**Work to complete:** Output only the lines from the start of the entries through the line holding "slot_half = ring_half + 0.3". Each line must match the original exactly.

[Supplied information start]

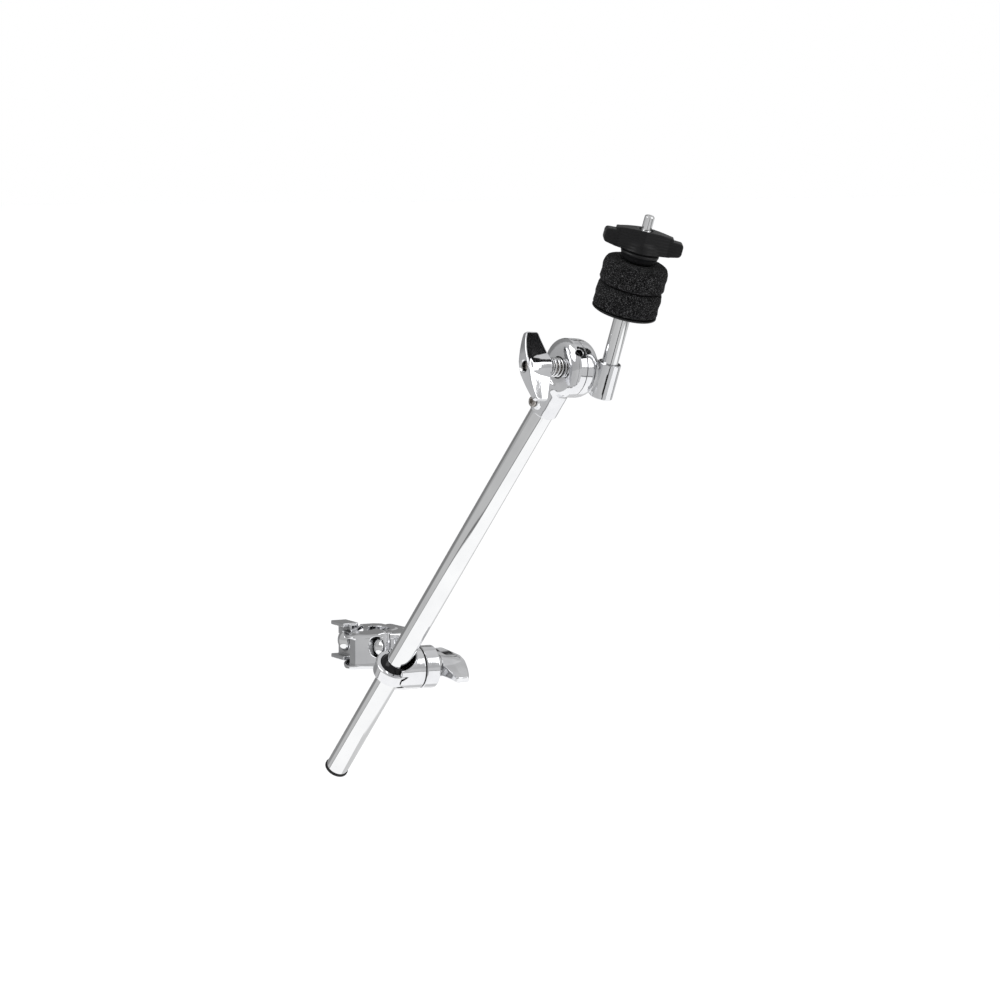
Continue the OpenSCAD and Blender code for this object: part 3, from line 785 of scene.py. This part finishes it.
s_low, s_high = span("boom_saddle", HEAD)
BALL_R = radius("split_ball", BOOM, 2)
RING_R = 16.6
ring_half = span("eye_bolt", HEAD)[1][2]
slot_half = ring_half + 0.3


def saddle_solid(x, y, z):
    d = bar(x, z, y, BARREL_R, s_low[1], s_high[1], 1.0)
    gap = soft_max(np.abs(z) - slot_half, np.minimum(np.hypot(x, y) - RING_R - 0.7, y), 0.2)
    d = cut(d, gap, 0.8)
    height = np.abs(z)
    widen = BALL_R - 2 + 3.4 * (height - slot_half) / (BARREL_R - slot_half)
    notch = soft_max((np.hypot(x, y) - widen) * 0.96, slot_half - 0.2 - height, 0.2)
    d = cut(d, notch, 2.2)
    d = cut(d, ball(x, y, z, BALL_R) - GAP, 0.8)
    return cut(d, soft_max(np.hypot(x, z) - M8 - GAP, -y, 0.2), 0.4)


cast_piece("boom_saddle_cast", saddle_solid, "boom_saddle", "head", HEAD, voxel=0.36)


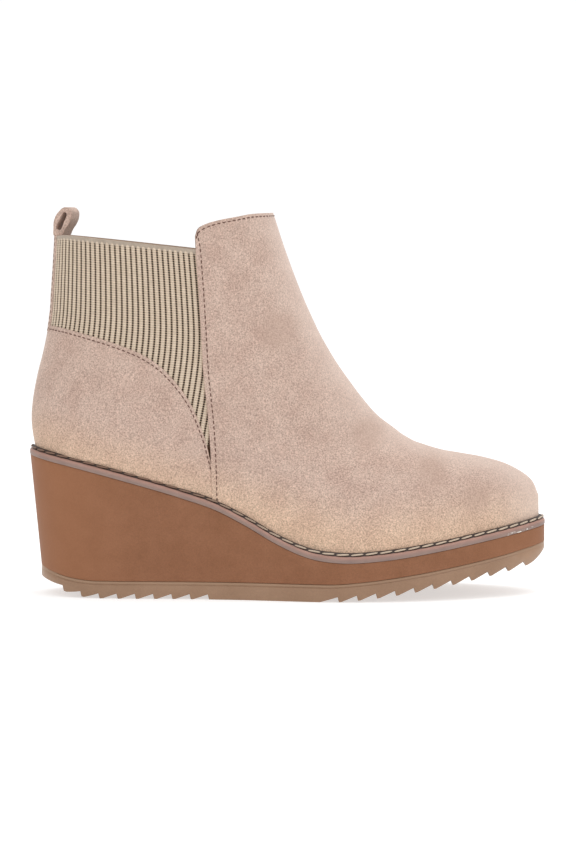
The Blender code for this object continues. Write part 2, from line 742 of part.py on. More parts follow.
def make_cutters(collection):
    made = {
        "upper with clearance": solid_form("upper with clearance", LAP + CLEARANCE, collection),
        "inside of the upper": solid_form("inside of the upper", -WALL - INSOLE_GAP, collection),
        "gore window": prism("gore window", gore_outline(), collection),
    }
    beyond = place(1.4, 0.0)[0]
    ceiling = 2 * (HEEL_HEIGHT + SHAFT_RISE)
    vamp = smooth_line(VAMP_EDGE)
    seam = smooth_line(VAMP_SEAM)
    collar = smooth_line(COLLAR_EDGE)
    counter = smooth_line(COUNTER_EDGE)
    behind = -LENGTH
    window = [(beyond, ceiling), (beyond, collar[0, 1] + CUT_MARGIN), *collar, *vamp, *counter[1:]]
    window += [(behind, counter[-1, 1]), (behind, ceiling)]
    made["collar and gore window"] = prism("collar and gore window", window, collection)
    under_window = vamp[: -2 * LINE_STEPS] - (LAP_MARGIN, 0)
    ahead = [(under_window[0, 0], ceiling), *under_window, *seam, (beyond, seam[-1, 1]), (beyond, ceiling)]
    made["front of the seam"] = prism("front of the seam", ahead, collection)
    lap = wall_form("vamp lap", LAP, -WALL / 2, collection)
    cut(lap, made["front of the seam"], "INTERSECT")
    made["vamp lap"] = lap
    x = np.linspace(-LENGTH / 2, LENGTH / 2, 61)
    z = sole_top(x) + CLEARANCE
    x[0] -= CUT_REACH
    x[-1] += CUT_REACH
    floor = [(x[0], -CUT_REACH), *zip(x, z), (x[-1], -CUT_REACH)]
    made["below the sole's top"] = prism("below the sole's top", floor, collection)
    for obj in made.values():
        obj.hide_render = True
        obj.display_type = "WIRE"
    return made


def finish_of(name, colour, roughness):
    made = bpy.data.materials.new(name)
    made.use_nodes = True
    shader = made.node_tree.nodes["Principled BSDF"]
    shader.inputs["Base Color"].default_value = (*colour, 1)
    shader.inputs["Roughness"].default_value = roughness
    shader.inputs["Metallic"].default_value = 0.0
    return made


def build():
    for obj in list(bpy.data.objects):
        bpy.data.objects.remove(obj)
    boot = bpy.data.collections.new("wedge ankle boot")
    helpers = bpy.data.collections.new("cutters")
    bpy.context.scene.collection.children.link(boot)
    bpy.context.scene.collection.children.link(helpers)
    cutters = make_cutters(helpers)
    outsole(boot, finish_of("outsole rubber", (0.33, 0.21, 0.13), 0.55))
    wedge(boot, finish_of("wedge foam", (0.36, 0.19, 0.10), 0.60))
    welt(boot, finish_of("welt", (0.36, 0.24, 0.21), 0.55), cutters)
    insole(boot, finish_of("insole", (0.55, 0.45, 0.36), 0.85), cutters)
    upper(boot, finish_of("suede", (0.60, 0.44, 0.36), 0.95), cutters)
    for side in SIDES:
        gore(side, boot, finish_of(f"elastic {side}", (0.52, 0.42, 0.32), 0.85), cutters)
    back_strip(boot, finish_of("back strip suede", (0.58, 0.42, 0.35), 0.95), cutters)
    pull_loop(boot, finish_of("pull loop suede", (0.58, 0.42, 0.35), 0.95))
    for obj in boot.objects:
        obj.data.shade_smooth()
        obj.data.set_sharp_from_angle(angle=math.radians(35))


build()
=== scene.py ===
import math

import bmesh
import bpy
import numpy as np
from mathutils import Matrix, Vector


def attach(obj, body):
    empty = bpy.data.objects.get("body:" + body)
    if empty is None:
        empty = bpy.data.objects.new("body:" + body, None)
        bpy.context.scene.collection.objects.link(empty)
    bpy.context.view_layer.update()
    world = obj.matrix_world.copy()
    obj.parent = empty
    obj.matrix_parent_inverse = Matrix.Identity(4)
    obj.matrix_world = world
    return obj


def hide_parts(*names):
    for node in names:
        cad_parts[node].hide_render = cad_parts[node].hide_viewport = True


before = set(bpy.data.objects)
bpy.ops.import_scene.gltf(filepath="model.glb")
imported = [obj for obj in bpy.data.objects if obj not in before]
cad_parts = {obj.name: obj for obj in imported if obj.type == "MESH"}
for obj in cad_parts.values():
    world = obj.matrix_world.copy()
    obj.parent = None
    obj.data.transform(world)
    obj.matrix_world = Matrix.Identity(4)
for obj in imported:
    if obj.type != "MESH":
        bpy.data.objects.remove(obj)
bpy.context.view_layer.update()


# The outsole is a moulded tan rubber sole, glued under the wedge. Sawtooth lugs run across the heel and
# the forefoot, and the arch between them is plain. A thin lip stands round its upper edge, with a painted
# highlight along it. Its heel and toe ends are painted paler, as light where the sole turns round them.
LENGTH = 0.250
BALL_WIDTH = 0.092
HEEL_WIDTH = 0.064
OUTSOLE_HEIGHT = 0.0083
TOE_SPRING = 0.0165
TOE_SPRING_START = 0.0200
TOE_SPRING_POWER = 1.4
TOE_ROLL = 0.0030
TOE_ROLL_LENGTH = 0.0080
HEEL_ROLL = 0.0090
HEEL_ROLL_LENGTH = 0.0290
HEEL_ROLL_THINNING = 0.35
HEEL_RAKE = 0.0052
OUTSOLE_LIP = 0.0006
OUTSOLE_LIP_HEIGHT = 0.0016
OUTSOLE_EDGE = 0.0003
LUG_DEPTH = 0.0024
LUG_LAND = 0.0012
LUG_STEEP_RUN = 0.0006
HEEL_LUGS = 8
HEEL_LUG_PITCH = 0.00875
TOE_LUGS = 11
TOE_LUG_PITCH = 0.00905
ARCH_START = -0.0377
ARCH_END = 0.0150
END_TURN = 0.03
SOLE_STEPS = 150
MERGE_DISTANCE = 4e-6
SIDES = {"lateral": -1, "medial": 1}


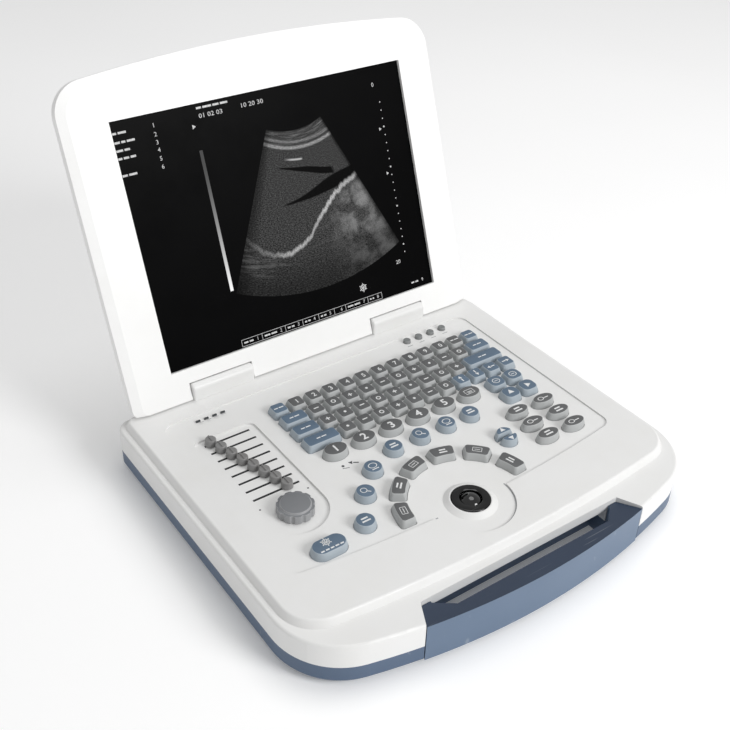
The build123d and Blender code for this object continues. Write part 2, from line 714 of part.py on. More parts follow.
def handle_lug(hand, grow=0.0):
    near, far = sorted((hand * 78.5, hand * 83.0))
    back = behind(POCKET_BACK) + 7.0
    return block(near - grow, far + grow, back - 9.0, back, 7.0 - grow, 14.0 + grow)


def carry_handle():
    """Grip across the front: a bar in front of the finger space, held by two end blocks."""
    handle = prism(plan(RIM, 0.0) & pocket(), FEET_TOP + 1.0, RIM_Z - 0.4)
    grip_cut = make_face(Polyline(
        (-GRIP_HALF, behind(FINGER_BACK)),
        (-GRIP_HALF, behind(POCKET_BACK + 1.5)),
        (-GRIP_HALF + 12.0, behind(GRIP_BACK)),
        (GRIP_HALF - 12.0, behind(GRIP_BACK)),
        (GRIP_HALF, behind(POCKET_BACK + 1.5)),
        (GRIP_HALF, behind(FINGER_BACK)),
        close=True,
    ))
    handle = handle - prism(grip_cut, 0, DECK_Z)
    slope = Location((0, behind(RIM["front"]), RIM_Z - 0.4), (-7, 0, 0))
    handle = handle - slope * Pos(0, 25, 10) * Box(260, 80, 20)
    for hand in (-1, 1):
        handle = handle + handle_lug(hand)
    return handle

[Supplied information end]

**Task output:**
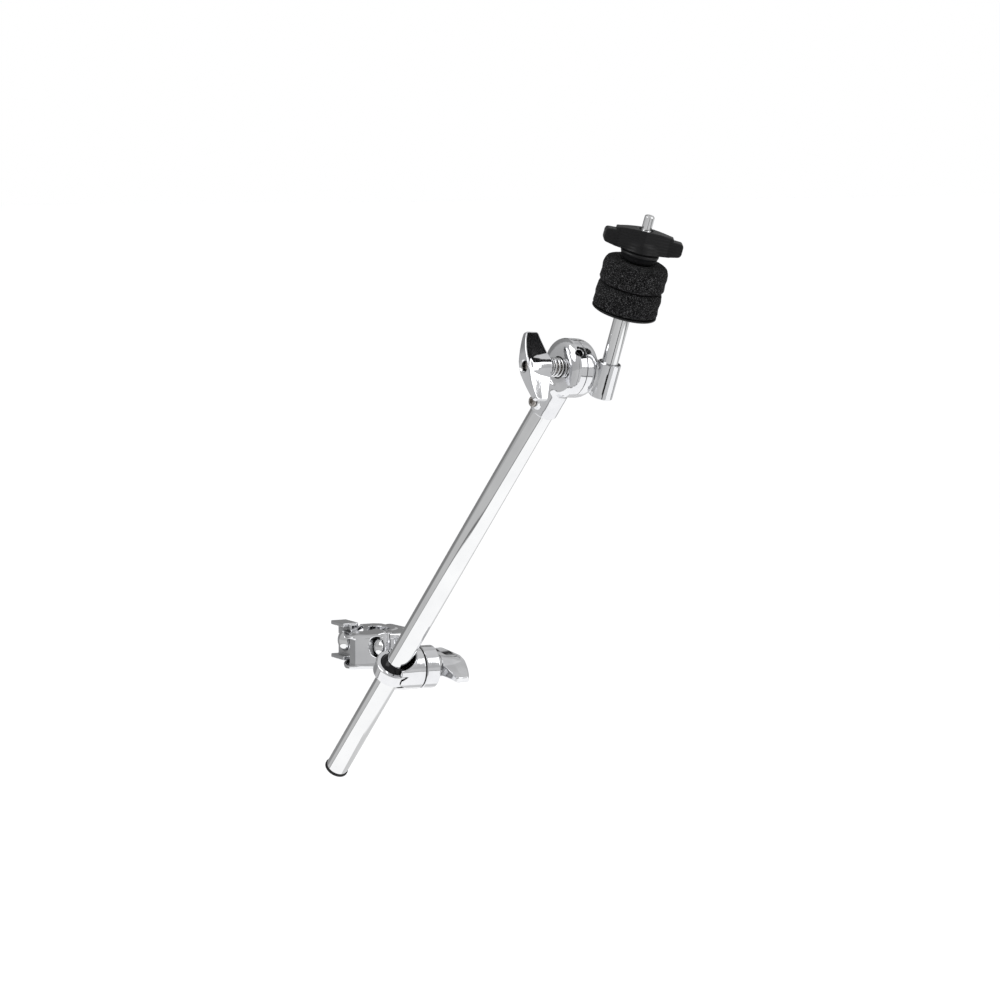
Continue the OpenSCAD and Blender code for this object: part 3, from line 785 of scene.py. This part finishes it.
s_low, s_high = span("boom_saddle", HEAD)
BALL_R = radius("split_ball", BOOM, 2)
RING_R = 16.6
ring_half = span("eye_bolt", HEAD)[1][2]
slot_half = ring_half + 0.3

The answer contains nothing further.